Явились Симоновские, Маша Оловенникова с Кравчин- ским (неужто специально из Лондона прикатил, в качестве грубой силы?), почему-то Вера Засулич, еще какой-то кря­жистый юноша с неряшливой бородкой.

— Это наша печь. Верните! — мрачно выдавил, явно сму­щаясь, Симоновский.

Накануне Лев заложил часы, за которые ему дали семь фран­ков. Теперь семья могла пообедать — с куриной лапшой, доро­гой ветчиной и фруктами (для сына) на десерт. А засим, горь­ко усмехался про себя, — яко наг, яко благ, яко нет ничего.

— Неплохое меню для. Для почитателя твердой власти? — не удержалась Оловенникова. — Константин, — поверну­лась она к юноше, — забирайте чугунку!

Кравчинский молча рассматривал книжную полку; нашел стопку брошюр «Почему я перестал быть революционером», брезгливо вытянул одну, стал листать, вымучивая зевоту. Константин, медвежевато играя плечами, начал отрывать от печки трубу.

— Репрессии по рецепту Лаврова? — усмехнулся Тихоми­ров. — Наказание изменников? Холодом.

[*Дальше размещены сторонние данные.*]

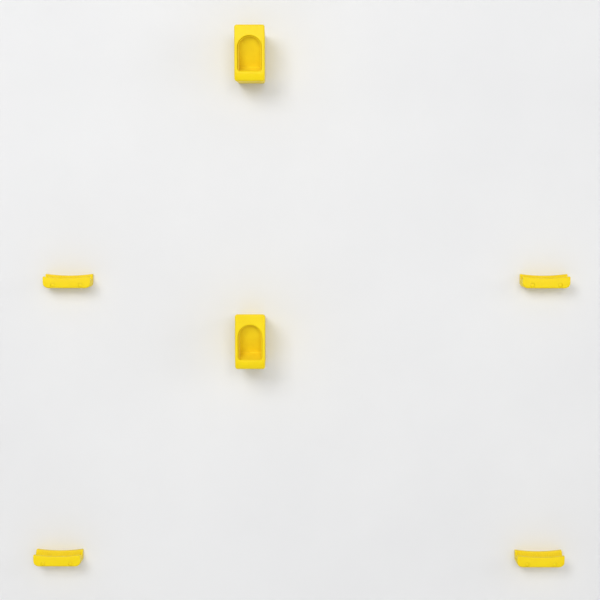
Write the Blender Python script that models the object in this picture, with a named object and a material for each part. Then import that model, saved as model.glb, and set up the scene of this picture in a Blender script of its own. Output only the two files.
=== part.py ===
"""Bicycle wall rack for two road bikes, one above the other.

Each bike hangs by one pedal in a moulded pedal holder and leans its two tyres on two wheel rests.
Every holder and every rest is screwed to the wall by itself. The wall is the plane y = 0. The rack
stands out of it towards -Y, and its screws and wall plugs reach into it towards +Y. The origin is
the middle of the lower holder's back. All lengths are in metres.
"""
import math

import bmesh
import bpy

# Where the pieces stand on the wall, seen from the front with +X to the right.
HOLDER_HEIGHTS = {"lower": 0.0, "upper": 0.591}
REST_DROP = 0.470
REST_PLACES = {
    ("lower", "rear"): -0.413, ("lower", "front"): 0.612,
    ("upper", "rear"): -0.387, ("upper", "front"): 0.618,
}

GAP = 0.0003                      # between pieces that touch
OVERSHOOT = 0.001                 # how far a cutter runs past the face that it opens

# The pedal holder's outside: it narrows from its front face to its back.
HOLDER_DEPTH = 0.100
HOLDER_FRONT = {"half_width": 0.031, "bottom": -0.057, "top": 0.057}
HOLDER_BACK = {"half_width": 0.029, "bottom": -0.053, "top": 0.049}
HOLDER_CORNER = 0.005
HOLDER_EDGE = 0.003
CHIN_TOP = -0.039                 # below this height the front face curves back
CHIN_SET_BACK = 0.007
HOLDER_WALL = 0.0035

# The pocket that takes the pedal. Behind its lip it runs in and up at the bike's lean.
LEAN = math.radians(24.0)
POCKET_HALF_WIDTH = 0.025
POCKET_TOP = 0.035
POCKET_BOTTOM = -0.037
POCKET_CORNER = 0.006
POCKET_EDGE = 0.0015
POCKET_TOP_DEPTH = 0.018
LIP_THICKNESS = 0.006
LIP_HEIGHT = 0.008                # how far the lip stands above the floor behind it
LINER_THICKNESS = 0.0022

# The hollow behind the pocket, its ribs and its screw bosses.
HOLLOW_HALF_WIDTH = 0.0255
HOLLOW_FRONT = -0.092
HOLLOW_ROOF_MARGIN = 0.001        # extra thickness over the pocket's roof at the front
HOLLOW_FLOOR_START = 0.002        # how far behind the lip the hollow under the pocket starts
HOLLOW_CHIN_RUN = 0.003           # and how much further back it meets the chin
RIB_THICKNESS = 0.0026
HOLDER_SCREW_PLACES = {"top": (0.0, 0.018), "left": (-0.014, -0.014), "right": (0.014, -0.014)}
HOLDER_BOSS_RADIUS = 0.009
HOLDER_WELL_RADIUS = 0.006
HOLDER_WELL_FRONT = -0.085
HOLDER_SEAT = -0.008                 # where the washers press on the bosses

# The wheel rest: a cradle whose groove follows a 700c tyre.
TYRE_RADIUS = 0.334
REST_HALF_WIDTH = 0.050
REST_DEPTH = 0.045
REST_BOTTOM = -0.013
REST_END_RUN = 0.012              # the underside curves up to each end over this run
REST_END_RISE = 0.010
REST_EDGE = 0.004
REST_LIP_EDGE = 0.0022
FRONT_LIP_TOP = 0.008             # both lips' heights are at the middle of the rest
BACK_LIP_TOP = 0.012
GROOVE_Y = -0.024
GROOVE_RADIUS = 0.015
GROOVE_BOTTOM = 0.001
PAD_THICKNESS = 0.0022
PAD_HALF_WIDTH = 0.045
PAD_FRONT_ANGLE = math.radians(-48.0)
PAD_BACK_ANGLE = math.radians(64.0)
REST_SCREW_X = {"left": -0.029, "right": 0.029}
REST_SCREW_Z = -0.0062
REST_BORE_RADIUS = 0.0046
REST_SEAT = -0.010
CAVITY_X = (0.0022, 0.0210)
CAVITY_Z = (-0.0105, -0.0015)
CAVITY_FRONT = -0.040

# Fasteners: radius of shank and head, head height, length under the head, plug size.
HOLDER_SCREW = {"shank": 0.0025, "head": 0.00475, "head_height": 0.0034, "length": 0.058}
REST_SCREW = {"shank": 0.00225, "head": 0.0040, "head_height": 0.0028, "length": 0.055}
HOLDER_PLUG = {"radius": 0.0040, "length": 0.042}
REST_PLUG = {"radius": 0.0035, "length": 0.038}
WASHER = {"radius": 0.0054, "thickness": 0.0010}
CAP_DEPTH = 0.005
CAP_DOME = 0.0007
CAP_CROWN = 0.6                   # the flat middle of the cap, as a share of its radius
PLUG_RECESS_MARGIN = 0.0008
PLUG_RECESS_DEPTH = 0.0012
HEAD_CROWN = 0.7                  # the flat top of a screw's head, as a share of its radius
HEAD_SHOULDER = 0.55              # where the head's rim ends, as a share of its height
POINT_LENGTH = 3                  # in shank radii
POINT_RADIUS = 0.0005             # the screw's point ends in this small radius

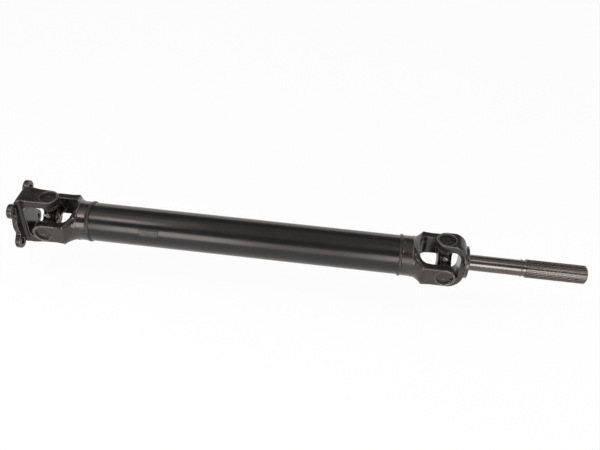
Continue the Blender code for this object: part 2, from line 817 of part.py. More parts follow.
EAR_PIECES = (
    ("bearing_cap", cap_shape, "bearing_steel"),
    ("snap_ring", snap_ring_shape, "bearing_steel"),
    ("thrust_washer", washer_shape, "washer_plastic"),
    ("bearing_seal", seal_shape, "seal_rubber"),
)


def fill_ear(prefix, degrees, yoke_frame, needle_frame, finishes):
    """The cap, snap ring, washer, seal and needles of one ear, turned about the shaft to where the ear points."""
    turn = about_x(degrees)
    for piece, shape, finish in EAR_PIECES:
        place(f"{prefix}_{piece}", shape(), finishes[finish], yoke_frame, turn)
    place(
        f"{prefix}_needle_rollers", needle_ring_shape(), finishes["machined_steel"], needle_frame, turn
    )


# The whole shaft.
def make_joint(end, x, shaft, yoke_frame_name, outer, finishes):
    """One cross joint: its cross, its nipple and what its four ears hold. Returns the outer yoke's frame."""
    cross_frame = frame_at(end + "_cross_frame", x, shaft)
    outer_frame = frame_at(yoke_frame_name, 0, cross_frame)
    side_needles = frame_at(end + "_side_needle_frame", x, shaft)
    outer_needles = frame_at(f"{end}_{outer}_needle_frame", 0, cross_frame)
    weld_frame = frame_at(end + "_weld_yoke_frame", x, shaft)
    make_cross(end + "_cross", cross_frame, finishes["cross_steel"])
    make_nipple(end + "_grease_nipple", cross_frame, finishes["zinc_plate"])
    fill_ear(end + "_near", 90, weld_frame, side_needles, finishes)
    fill_ear(end + "_far", -90, weld_frame, side_needles, finishes)
    fill_ear(end + "_top", 0, outer_frame, outer_needles, finishes)
    fill_ear(end + "_bottom", 180, outer_frame, outer_needles, finishes)
    return weld_frame, outer_frame


def main():
    for old in list(bpy.data.objects):
        bpy.data.objects.remove(old)
    finishes = make_materials()
    paint = finishes["black_paint"]
    shaft = frame_at("shaft_frame", 0)
    make_tube(shaft, paint)
    make_bead("front_weld_bead", FRONT_WELD, shaft, finishes["weld_metal"])
    make_bead("rear_weld_bead", REAR_WELD, shaft, finishes["weld_metal"])
    make_balance_weight(shaft, paint)
    front_weld, front_outer = make_joint(
        "front", FRONT_JOINT, shaft, "flange_yoke_frame", "flange", finishes
    )
    rear_weld, rear_outer = make_joint("rear", REAR_JOINT, shaft, "stub_yoke_frame", "stub", finishes)
    make_weld_yoke("front_weld_yoke", front_weld, paint, 1)
    make_weld_yoke("rear_weld_yoke", rear_weld, paint, -1)
    make_flange_yoke(front_outer, paint)
    make_stub_yoke(rear_outer, paint)


main()
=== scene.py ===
"""Looks of a universal joint shaft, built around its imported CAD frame.

The shaft lies along +X from the centre of its flange's mounting face. The two weld yokes hold their
bearings along Y; the flange yoke and the stub yoke hold theirs along Z. Lengths are in metres.
"""

from __future__ import annotations

import logging
import math
from dataclasses import dataclass
from enum import Enum
from functools import cache

import bmesh
import bpy
import numpy as np
from mathutils import Matrix, Vector

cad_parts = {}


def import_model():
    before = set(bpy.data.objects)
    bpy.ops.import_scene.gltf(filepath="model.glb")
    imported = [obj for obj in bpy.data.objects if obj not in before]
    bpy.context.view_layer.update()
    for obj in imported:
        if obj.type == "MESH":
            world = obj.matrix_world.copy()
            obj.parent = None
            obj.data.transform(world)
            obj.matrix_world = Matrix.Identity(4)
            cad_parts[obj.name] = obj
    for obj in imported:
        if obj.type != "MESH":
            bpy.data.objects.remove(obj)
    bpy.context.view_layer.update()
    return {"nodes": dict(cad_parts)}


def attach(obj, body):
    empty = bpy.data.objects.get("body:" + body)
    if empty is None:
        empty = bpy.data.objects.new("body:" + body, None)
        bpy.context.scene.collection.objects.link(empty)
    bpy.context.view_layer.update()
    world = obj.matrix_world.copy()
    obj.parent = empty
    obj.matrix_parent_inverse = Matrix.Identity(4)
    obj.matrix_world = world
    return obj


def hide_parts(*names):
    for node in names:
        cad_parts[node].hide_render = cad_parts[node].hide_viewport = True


LOG = logging.getLogger("shaft")

# Colours are linear, in three parts.
Colour = tuple[float, float, float]

# Places along the shaft.
FRONT_JOINT = 0.0553
REAR_JOINT = FRONT_JOINT + 0.6627
JOINT_TO_WELD = 0.0716
FRONT_WELD = FRONT_JOINT + JOINT_TO_WELD
REAR_WELD = REAR_JOINT - JOINT_TO_WELD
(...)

— Не отдам, — снова сказала Катя.

Но бородатый юноша уже тащил печку к двери. Саша ис­пуганно смотрел на него.

Катюша с какой-то кошачьей пружинистой ловкостью нырнула в соседнюю комнату и через пару секунд выскочи­ла обратно. Лев никогда не видел у жены такого лица: оно было нездешним, страшным, со жгучими буравчиками оста­новившихся глаз. Катя подняла опущенную руку, и все уви­дели револьвер. Да, это был старый «бульдог» Тихомирова.

— Не отдам! У меня сын. Буду стрелять!

— Катюша, что ты? Мы же подруги. — сразу утратила барский лоск «вспышкопускательница» Оловенникова.

Кравчинский зевнул и выронил брошюру. Юноша, побаг­ровев набрякшим лицом, держал печь, не решаясь двинуться с места. Чета Симоновских пятилась к выходу.

— Тише, милая! Все хорошо. Тише. — обнял сзади жену Тихомиров. — Пусть забирают. Мне обещали. Мне дадут.

— Буду стрелять, — уже не так уверенно сказала Катя.